• _Task objective_:
The records below hold a stretch from the line with "box = body.Shape.optimalBoundingBox(False)" through the line with "bpy.context.scene.collection.objects.link(empty)"; return exactly those lines, ends included, and nothing more.

Scripts that build objects:
^^^^^^^^^^^^^^^^

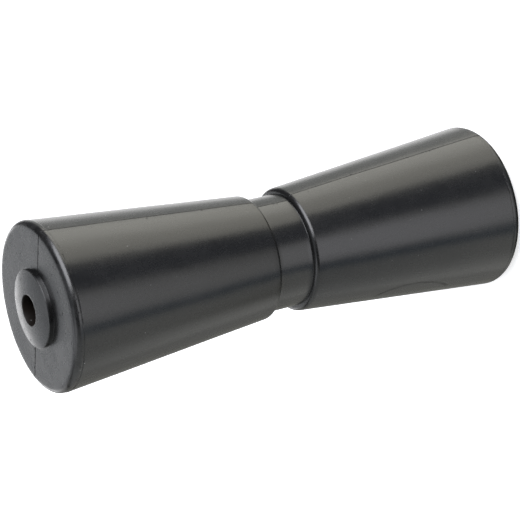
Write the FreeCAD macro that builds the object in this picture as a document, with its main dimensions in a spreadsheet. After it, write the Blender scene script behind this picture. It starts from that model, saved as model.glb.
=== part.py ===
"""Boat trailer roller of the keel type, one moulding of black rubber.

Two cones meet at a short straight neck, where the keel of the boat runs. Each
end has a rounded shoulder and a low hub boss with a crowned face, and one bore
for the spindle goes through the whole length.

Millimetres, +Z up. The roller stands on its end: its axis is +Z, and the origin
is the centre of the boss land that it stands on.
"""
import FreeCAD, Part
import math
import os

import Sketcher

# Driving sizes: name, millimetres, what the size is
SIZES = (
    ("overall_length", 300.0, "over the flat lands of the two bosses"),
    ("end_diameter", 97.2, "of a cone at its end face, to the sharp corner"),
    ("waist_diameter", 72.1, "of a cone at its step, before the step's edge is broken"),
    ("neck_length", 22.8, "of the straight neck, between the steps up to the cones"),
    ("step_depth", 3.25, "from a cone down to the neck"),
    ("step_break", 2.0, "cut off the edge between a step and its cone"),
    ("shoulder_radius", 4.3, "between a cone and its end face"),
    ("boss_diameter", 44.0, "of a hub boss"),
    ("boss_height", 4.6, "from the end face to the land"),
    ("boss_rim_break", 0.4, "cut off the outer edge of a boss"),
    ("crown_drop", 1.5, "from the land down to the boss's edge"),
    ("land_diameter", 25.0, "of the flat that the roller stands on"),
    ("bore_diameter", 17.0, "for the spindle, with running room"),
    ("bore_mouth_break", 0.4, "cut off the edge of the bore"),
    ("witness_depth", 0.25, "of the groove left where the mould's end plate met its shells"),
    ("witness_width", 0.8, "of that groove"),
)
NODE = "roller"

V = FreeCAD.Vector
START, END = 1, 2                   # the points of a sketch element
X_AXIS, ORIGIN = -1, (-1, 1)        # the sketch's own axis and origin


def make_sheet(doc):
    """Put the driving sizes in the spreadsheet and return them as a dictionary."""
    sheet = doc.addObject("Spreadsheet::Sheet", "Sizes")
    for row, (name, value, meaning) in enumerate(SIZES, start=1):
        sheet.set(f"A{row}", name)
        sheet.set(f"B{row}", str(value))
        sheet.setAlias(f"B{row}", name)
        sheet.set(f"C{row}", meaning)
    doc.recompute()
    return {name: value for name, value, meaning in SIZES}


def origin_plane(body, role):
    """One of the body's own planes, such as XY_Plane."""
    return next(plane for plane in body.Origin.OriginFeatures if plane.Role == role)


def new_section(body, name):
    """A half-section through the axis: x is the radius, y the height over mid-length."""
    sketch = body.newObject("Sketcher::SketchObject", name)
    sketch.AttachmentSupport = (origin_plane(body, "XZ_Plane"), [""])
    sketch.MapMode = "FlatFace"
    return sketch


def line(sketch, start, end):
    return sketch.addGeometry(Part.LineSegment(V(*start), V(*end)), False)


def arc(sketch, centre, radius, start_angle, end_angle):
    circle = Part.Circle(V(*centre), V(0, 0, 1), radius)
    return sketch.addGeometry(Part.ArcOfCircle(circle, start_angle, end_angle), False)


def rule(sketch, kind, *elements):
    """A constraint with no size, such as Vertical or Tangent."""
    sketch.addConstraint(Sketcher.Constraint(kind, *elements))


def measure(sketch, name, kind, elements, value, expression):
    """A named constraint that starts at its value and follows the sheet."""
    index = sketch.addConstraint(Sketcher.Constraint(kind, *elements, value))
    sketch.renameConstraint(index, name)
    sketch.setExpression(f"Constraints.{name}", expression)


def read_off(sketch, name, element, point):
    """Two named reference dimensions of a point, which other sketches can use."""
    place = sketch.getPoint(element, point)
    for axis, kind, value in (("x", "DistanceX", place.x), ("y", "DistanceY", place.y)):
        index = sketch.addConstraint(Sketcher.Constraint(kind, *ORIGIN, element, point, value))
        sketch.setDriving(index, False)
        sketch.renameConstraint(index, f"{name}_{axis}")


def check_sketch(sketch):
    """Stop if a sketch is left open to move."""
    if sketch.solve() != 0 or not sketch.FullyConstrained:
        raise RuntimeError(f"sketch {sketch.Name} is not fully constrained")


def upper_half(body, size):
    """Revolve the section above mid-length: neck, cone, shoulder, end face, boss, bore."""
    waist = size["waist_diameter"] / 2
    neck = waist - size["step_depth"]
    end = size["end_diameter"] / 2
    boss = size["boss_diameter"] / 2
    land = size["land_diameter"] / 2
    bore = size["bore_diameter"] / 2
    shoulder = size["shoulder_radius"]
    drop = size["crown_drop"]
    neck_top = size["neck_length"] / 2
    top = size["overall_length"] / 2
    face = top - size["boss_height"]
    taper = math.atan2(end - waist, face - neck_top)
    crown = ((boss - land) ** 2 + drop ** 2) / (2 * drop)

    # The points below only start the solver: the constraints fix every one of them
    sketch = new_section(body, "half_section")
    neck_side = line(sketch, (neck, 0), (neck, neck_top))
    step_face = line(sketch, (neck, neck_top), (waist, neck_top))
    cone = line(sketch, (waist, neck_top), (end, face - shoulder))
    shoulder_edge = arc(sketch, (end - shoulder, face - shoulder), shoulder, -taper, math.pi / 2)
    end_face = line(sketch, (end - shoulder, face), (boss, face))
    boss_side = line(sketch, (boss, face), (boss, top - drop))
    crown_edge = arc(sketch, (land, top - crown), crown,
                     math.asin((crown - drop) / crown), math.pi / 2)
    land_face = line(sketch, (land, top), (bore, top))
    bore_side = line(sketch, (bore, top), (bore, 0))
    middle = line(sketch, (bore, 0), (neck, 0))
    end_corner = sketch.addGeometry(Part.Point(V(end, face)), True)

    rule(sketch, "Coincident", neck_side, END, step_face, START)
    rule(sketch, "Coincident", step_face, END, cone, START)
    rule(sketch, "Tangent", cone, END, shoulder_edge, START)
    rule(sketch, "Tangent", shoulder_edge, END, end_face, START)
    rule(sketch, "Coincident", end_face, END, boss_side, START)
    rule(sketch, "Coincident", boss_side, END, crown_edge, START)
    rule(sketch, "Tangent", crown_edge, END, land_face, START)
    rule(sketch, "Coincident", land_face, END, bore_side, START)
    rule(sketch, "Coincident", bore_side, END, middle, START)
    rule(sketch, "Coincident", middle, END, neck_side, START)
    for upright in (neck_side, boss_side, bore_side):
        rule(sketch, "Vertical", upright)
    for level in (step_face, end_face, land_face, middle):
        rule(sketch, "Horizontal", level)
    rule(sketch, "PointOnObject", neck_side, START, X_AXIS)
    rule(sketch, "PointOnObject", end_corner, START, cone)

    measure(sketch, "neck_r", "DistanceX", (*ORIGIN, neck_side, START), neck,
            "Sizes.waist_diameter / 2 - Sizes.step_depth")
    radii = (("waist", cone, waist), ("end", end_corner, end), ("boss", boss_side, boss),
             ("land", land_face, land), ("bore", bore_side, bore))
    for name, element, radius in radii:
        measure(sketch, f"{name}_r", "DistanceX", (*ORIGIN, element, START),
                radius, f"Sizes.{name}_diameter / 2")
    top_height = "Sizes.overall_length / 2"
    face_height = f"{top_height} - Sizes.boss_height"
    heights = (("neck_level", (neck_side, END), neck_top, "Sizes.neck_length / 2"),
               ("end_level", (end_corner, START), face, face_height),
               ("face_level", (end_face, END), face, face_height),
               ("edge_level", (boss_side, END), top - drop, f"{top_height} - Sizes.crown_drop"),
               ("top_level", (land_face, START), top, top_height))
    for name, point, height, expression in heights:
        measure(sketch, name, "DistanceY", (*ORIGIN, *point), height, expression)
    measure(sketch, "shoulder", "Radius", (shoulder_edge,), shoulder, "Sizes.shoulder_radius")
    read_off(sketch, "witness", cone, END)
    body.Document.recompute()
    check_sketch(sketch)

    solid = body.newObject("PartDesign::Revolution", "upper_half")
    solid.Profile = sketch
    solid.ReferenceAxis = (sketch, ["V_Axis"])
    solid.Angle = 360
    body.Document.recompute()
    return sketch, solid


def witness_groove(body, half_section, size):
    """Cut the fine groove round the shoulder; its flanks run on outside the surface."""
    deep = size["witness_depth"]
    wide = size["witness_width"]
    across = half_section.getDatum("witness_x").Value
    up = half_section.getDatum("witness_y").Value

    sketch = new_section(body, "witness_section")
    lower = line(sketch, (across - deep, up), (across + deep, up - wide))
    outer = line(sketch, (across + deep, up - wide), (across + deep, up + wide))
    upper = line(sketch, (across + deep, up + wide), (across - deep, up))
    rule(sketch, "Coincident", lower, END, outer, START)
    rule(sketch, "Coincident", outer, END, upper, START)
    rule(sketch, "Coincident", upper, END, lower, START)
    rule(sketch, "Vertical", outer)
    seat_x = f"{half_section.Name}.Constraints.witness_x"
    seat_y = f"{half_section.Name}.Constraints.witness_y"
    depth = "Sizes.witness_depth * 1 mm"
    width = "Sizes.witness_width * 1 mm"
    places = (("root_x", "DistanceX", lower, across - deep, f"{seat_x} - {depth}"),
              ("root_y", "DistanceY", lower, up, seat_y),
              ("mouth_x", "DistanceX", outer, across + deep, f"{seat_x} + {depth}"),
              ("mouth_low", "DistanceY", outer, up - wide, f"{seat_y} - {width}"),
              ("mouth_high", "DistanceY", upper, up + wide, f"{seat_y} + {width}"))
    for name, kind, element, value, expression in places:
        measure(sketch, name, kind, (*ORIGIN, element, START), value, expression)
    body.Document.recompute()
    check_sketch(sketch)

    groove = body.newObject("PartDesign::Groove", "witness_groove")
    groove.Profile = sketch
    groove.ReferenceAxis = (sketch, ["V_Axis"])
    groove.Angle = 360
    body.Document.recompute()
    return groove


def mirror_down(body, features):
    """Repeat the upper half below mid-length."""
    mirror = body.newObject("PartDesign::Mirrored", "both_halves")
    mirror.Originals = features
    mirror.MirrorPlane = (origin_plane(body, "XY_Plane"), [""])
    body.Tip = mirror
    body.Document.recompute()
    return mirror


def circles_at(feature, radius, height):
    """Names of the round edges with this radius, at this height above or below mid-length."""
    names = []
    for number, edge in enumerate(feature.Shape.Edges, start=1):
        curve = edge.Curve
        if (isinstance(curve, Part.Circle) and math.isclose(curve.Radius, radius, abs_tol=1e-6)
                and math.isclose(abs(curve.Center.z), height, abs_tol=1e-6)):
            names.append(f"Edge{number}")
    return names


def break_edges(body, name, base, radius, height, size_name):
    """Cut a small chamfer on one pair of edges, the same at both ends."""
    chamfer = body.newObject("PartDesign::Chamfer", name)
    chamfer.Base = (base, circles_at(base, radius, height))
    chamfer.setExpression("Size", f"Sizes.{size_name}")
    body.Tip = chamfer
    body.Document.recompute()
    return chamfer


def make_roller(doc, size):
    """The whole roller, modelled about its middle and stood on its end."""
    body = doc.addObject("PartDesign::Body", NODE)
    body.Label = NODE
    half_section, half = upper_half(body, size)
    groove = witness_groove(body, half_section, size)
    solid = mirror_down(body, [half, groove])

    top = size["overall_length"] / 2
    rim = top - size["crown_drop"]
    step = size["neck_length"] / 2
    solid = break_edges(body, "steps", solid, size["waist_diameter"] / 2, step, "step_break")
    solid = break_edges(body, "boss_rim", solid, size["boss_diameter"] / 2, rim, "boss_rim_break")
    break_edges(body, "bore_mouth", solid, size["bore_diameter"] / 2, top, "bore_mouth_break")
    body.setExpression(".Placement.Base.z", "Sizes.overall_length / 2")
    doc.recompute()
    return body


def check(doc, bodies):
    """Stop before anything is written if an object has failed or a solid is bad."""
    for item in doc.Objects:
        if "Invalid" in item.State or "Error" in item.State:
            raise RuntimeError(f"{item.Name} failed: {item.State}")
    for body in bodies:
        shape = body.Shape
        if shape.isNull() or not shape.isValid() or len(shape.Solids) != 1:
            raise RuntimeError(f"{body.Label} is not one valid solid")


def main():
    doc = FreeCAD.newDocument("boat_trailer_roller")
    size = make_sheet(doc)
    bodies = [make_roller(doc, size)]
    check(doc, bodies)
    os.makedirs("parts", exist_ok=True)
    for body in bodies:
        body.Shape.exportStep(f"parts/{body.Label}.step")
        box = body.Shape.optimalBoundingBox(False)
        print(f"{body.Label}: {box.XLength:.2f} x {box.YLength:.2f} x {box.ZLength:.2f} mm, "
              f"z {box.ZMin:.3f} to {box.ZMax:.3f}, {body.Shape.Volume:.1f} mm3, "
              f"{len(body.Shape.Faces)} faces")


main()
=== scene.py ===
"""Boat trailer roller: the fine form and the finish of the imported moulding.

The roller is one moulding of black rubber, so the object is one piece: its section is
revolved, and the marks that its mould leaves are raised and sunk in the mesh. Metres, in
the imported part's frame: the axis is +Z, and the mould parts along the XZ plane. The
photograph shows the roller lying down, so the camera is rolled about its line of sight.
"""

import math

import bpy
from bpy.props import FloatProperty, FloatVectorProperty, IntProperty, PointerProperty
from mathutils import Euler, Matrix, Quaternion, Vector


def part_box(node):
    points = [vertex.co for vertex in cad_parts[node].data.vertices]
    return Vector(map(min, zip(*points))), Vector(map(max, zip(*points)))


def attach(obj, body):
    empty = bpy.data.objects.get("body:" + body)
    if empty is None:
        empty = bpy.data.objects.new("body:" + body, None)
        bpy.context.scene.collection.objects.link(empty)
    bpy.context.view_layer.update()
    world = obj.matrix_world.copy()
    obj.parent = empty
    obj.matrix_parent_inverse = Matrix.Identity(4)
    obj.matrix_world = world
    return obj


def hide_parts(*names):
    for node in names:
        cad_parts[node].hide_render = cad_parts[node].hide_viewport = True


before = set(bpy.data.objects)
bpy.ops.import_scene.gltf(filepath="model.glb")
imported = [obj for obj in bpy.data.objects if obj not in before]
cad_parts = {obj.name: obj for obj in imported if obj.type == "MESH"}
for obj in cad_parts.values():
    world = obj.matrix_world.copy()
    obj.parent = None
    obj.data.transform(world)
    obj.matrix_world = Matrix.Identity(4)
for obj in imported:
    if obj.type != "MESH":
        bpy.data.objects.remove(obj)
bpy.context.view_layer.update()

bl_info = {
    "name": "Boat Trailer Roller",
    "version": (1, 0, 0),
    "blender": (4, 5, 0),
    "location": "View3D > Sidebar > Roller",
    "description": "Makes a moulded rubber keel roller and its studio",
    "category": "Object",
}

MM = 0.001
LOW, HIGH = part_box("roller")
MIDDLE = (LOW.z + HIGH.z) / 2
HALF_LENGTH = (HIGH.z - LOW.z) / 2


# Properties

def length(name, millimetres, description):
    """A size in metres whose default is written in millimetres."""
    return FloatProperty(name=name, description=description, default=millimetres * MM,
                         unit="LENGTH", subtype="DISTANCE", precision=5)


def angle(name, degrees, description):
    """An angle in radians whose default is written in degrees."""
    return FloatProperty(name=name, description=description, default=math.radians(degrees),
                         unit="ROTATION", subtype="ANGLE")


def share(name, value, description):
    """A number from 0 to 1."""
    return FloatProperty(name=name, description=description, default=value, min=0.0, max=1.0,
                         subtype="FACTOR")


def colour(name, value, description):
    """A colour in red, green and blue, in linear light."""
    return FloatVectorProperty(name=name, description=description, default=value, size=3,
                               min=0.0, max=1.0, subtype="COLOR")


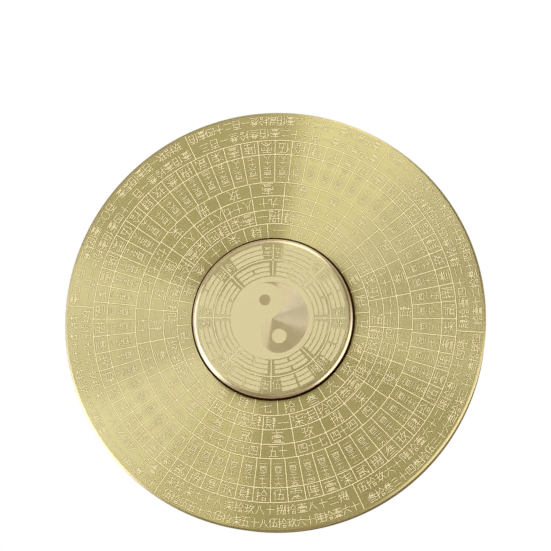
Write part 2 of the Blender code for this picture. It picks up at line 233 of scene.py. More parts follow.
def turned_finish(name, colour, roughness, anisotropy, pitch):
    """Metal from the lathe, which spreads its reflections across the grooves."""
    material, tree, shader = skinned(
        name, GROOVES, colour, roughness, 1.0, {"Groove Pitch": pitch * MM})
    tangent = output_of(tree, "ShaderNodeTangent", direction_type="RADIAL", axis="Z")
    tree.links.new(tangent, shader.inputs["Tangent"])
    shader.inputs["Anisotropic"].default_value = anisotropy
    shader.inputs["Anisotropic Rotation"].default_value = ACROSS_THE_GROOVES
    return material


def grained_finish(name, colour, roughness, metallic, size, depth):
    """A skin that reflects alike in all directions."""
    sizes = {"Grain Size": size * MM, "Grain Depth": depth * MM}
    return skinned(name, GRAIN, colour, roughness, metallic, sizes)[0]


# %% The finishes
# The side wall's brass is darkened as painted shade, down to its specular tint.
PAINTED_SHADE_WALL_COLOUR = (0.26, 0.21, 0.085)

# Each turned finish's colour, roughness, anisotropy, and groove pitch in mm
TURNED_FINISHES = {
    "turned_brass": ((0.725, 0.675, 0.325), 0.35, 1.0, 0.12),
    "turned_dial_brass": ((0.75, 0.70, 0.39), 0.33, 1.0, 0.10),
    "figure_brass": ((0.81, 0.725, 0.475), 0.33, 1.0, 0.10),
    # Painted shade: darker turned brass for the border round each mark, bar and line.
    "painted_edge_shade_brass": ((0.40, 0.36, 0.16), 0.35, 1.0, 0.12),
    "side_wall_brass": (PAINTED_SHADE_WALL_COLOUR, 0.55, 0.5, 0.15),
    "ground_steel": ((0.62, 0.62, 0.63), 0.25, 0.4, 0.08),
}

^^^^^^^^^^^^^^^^

• _Solution for this exercise_:
        box = body.Shape.optimalBoundingBox(False)
        print(f"{body.Label}: {box.XLength:.2f} x {box.YLength:.2f} x {box.ZLength:.2f} mm, "
              f"z {box.ZMin:.3f} to {box.ZMax:.3f}, {body.Shape.Volume:.1f} mm3, "
              f"{len(body.Shape.Faces)} faces")


main()
=== scene.py ===
"""Boat trailer roller: the fine form and the finish of the imported moulding.

The roller is one moulding of black rubber, so the object is one piece: its section is
revolved, and the marks that its mould leaves are raised and sunk in the mesh. Metres, in
the imported part's frame: the axis is +Z, and the mould parts along the XZ plane. The
photograph shows the roller lying down, so the camera is rolled about its line of sight.
"""

import math

import bpy
from bpy.props import FloatProperty, FloatVectorProperty, IntProperty, PointerProperty
from mathutils import Euler, Matrix, Quaternion, Vector


def part_box(node):
    points = [vertex.co for vertex in cad_parts[node].data.vertices]
    return Vector(map(min, zip(*points))), Vector(map(max, zip(*points)))


def attach(obj, body):
    empty = bpy.data.objects.get("body:" + body)
    if empty is None:
        empty = bpy.data.objects.new("body:" + body, None)
        bpy.context.scene.collection.objects.link(empty)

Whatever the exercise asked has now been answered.